SAN DIEGO–Metropolitan Life Insurance Company (MetLife) will pay $13,500,000 to the federal government based upon its role in making improper payments to a San Diego-based insurance broker. Those payments were not disclosed to MetLife’s customers or reported by MetLife as required by the Employee Retirement Income Security Act of 1974, commonly known as “ERISA.”
According to the Non-Prosecution Agreement (Agreement) entered into by the company, MetLife knowingly implemented a program of undisclosed and unreported payments designed to induce the San Diego-based insurance brokerage firm and its CEO to recommend MetLife to the brokerage firm’s clients. MetLife’s sales force was also instructed to leverage the improper payments to promote MetLife products. The Agreement also calls for MetLife’s continuing cooperation on any investigations arising out of the conduct described in the Agreement.
According to the Agreement, MetLife made millions of dollars in improper payments to obtain the business of the brokerage firm’s clients. Accordingly, obtaining the business of these major corporate clients became important to MetLife as well as to other competing insurance carriers. ERISA requires the administrators of qualified insurance plans to provide certain specified information (including all commissions and fees paid to insurance brokers in connection with the purchase of group insurance) to the U.S.
Department of Labor, Employee Benefits Security Administration (DOL) and the Internal Revenue Service (IR”). MetLife made these payments without disclosing them to the insurance plan administrator (the insured). These improper payments were typically denoted as communication fees, request-for-proposal (RFP) fees, or enrollment fees. These hidden fees were, in turn, generally included in the rates charged by MetLife to insureds.

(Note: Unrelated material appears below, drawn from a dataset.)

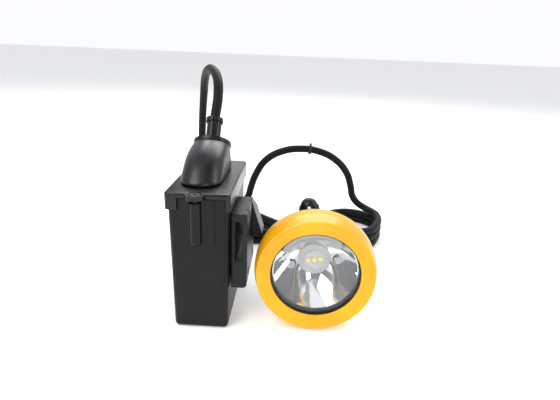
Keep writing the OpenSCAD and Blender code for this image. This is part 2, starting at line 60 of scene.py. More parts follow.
def aim_camera():
    """Looks down on the lamp from in front, turned a little to the left and tipped."""
    yaw, down, roll = -0.025, 0.339, 0.042
    ahead = Vector((math.sin(yaw) * math.cos(down), math.cos(yaw) * math.cos(down),
                    -math.sin(down)))
    level = Vector((math.cos(yaw), -math.sin(yaw), 0))
    above = level.cross(ahead)
    right = level * math.cos(roll) + above * math.sin(roll)
    up = above * math.cos(roll) - level * math.sin(roll)
    data = bpy.data.cameras.new("camera")
    data.lens, data.sensor_width = 27, 36
    data.clip_start, data.clip_end = 0.01, 20
    camera = bpy.data.objects.new("camera", data)
    turn = Matrix((right, up, -ahead)).transposed().to_4x4()
    camera.matrix_world = Matrix.Translation(CAMERA_PLACE) @ turn
    bpy.context.scene.collection.objects.link(camera)
    bpy.context.scene.camera = camera


aim_camera()

# ---- Shader helper ----


class Value:
    """A shader socket that takes part in Python sums."""

    def __init__(self, shader, socket):
        self.shader, self.socket = shader, socket

    def sum_with(self, operation, *terms):
        return self.shader.node("ShaderNodeMath", {"operation": operation},
                                dict(enumerate(terms)))

    def __add__(self, other):
        return self.sum_with("ADD", self, other)

    def __sub__(self, other):
        return self.sum_with("SUBTRACT", self, other)

    def __rsub__(self, other):
        return self.sum_with("SUBTRACT", other, self)

    def __mul__(self, other):
        return self.sum_with("MULTIPLY", self, other)

    __radd__, __rmul__ = __add__, __mul__


class Shader:
    """Builds one material with a Principled surface."""

    def __init__(self, name):
        self.material = bpy.data.materials.new(name)
        self.material.use_nodes = True
        self.tree = self.material.node_tree
        self.surface = self.tree.nodes["Principled BSDF"]
        self.place = self.node("ShaderNodeTexCoord", out="Object")

    def node(self, kind, settings=None, inputs=None, out=0):
        made = self.tree.nodes.new(kind)
        for key, setting in (settings or {}).items():
            setattr(made, key, setting)
        for key, value in (inputs or {}).items():
            self.feed(made.inputs[key], value)
        return Value(self, made.outputs[out])

    def feed(self, socket, value):
        if isinstance(value, Value):
            self.tree.links.new(value.socket, socket)
        else:
            socket.default_value = value

    def noise(self, scale, detail=3, place=None):
        return self.node("ShaderNodeTexNoise", None,
                         {"Vector": place or self.place, "Scale": scale, "Detail": detail})

    def stretched(self, *scale):
        return self.node("ShaderNodeMapping", None, {"Vector": self.place, "Scale": scale})

    def step(self, value, low, high):
        """0 below low, 1 above high, smooth between."""
        return self.node("ShaderNodeMapRange", {"interpolation_type": "SMOOTHSTEP"},
                         {0: value, 1: low, 2: high})

    def mix(self, mask, first, second):
        return self.node("ShaderNodeMix", {"data_type": "RGBA"},
                         {0: mask, 6: first, 7: second}, out=2)

    def bump(self, height, depth, onto=None):
        inputs = {"Height": height, "Distance": depth, "Strength": 1.0}
        if onto:
            inputs["Normal"] = onto
        return self.node("ShaderNodeBump", None, inputs)

    def finish(self, **sockets):
        for key, value in sockets.items():
            self.feed(self.surface.inputs[key.replace("_", " ")], value)
        return self.material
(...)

The U.S. Attorney’s Office in the Southern District of California agreed to a negotiated settlement of this matter based, in part, on MetLife’s: (1) timely, voluntary and complete disclosure of the underlying conduct; (2) cooperation with the DOL, IRS, FBI, and U.S. Postal Inspection Service (USPIS) in uncovering related fraudulent conduct; (3) substantial and continuing remedial efforts, including the company’s agreement to maintain a set of internal controls, including comprehensive compliance standards and procedures; and (4) MetLife’s previous payments to its policy holders.
U.S. Attorney Hewitt said, “Insurance commission and fee disclosures are designed to promote and ensure transparency. Any effort by an insurance company to conceal the payment of improper fees or commissions will not be tolerated.”
“The Labor Department is committed to vigorously enforcing the law to ensure that those who deal with employee benefit plans do not use secret deals and payments to get business at the expense of plan participants,” said Phyllis C. Borzi, Assistant Secretary of the Employee Benefits Security Administration. “This case was investigated as part of EBSA’s Consultant/Adviser Project, which targets conflicts of interest and concealment of fees that improperly benefit plan advisors and increase the cost of insurance coverage for workers and their families.”
“The signed Agreement between the U.S. Attorney’s Office and MetLife is an exceptional example of how federal law enforcement agencies continue to work together to protect policy holders,” said Leslie P. DeMarco, Special Agent in Charge, IRS-Criminal Investigation, Los Angeles Field Office. “The $13,500,000 payment from MetLife will be used to further support law enforcement efforts in a number of areas, including insurance fraud. IRS-Criminal Investigation will be aggressive in supporting any joint effort directed at halting criminal activity that weakens the integrity of our insurance industry and ensure that tighter compliance controls are mandated.”
FBI Special Agent in Charge Keith Slotter commented, “Full disclosure in business is essential to the integrity of the American financial system. Companies who do not adhere to open and ethical practices will face similar consequences.”
“The Postal Inspection Service remains committed to protecting the integrity of our nation’s mail system to safeguard consumers from fraud. This continuing investigation is an example of agencies partnering together to accomplish this goal,” said B. Bernard Ferguson, Inspector in Charge – Los Angeles Division, U.S. Postal Inspection Service.
MetLife is headquartered in New York. During the relevant period, MetLife provided, among other things, group life insurance, group long-term and short- term disability insurance and group accidental death and dismemberment insurance.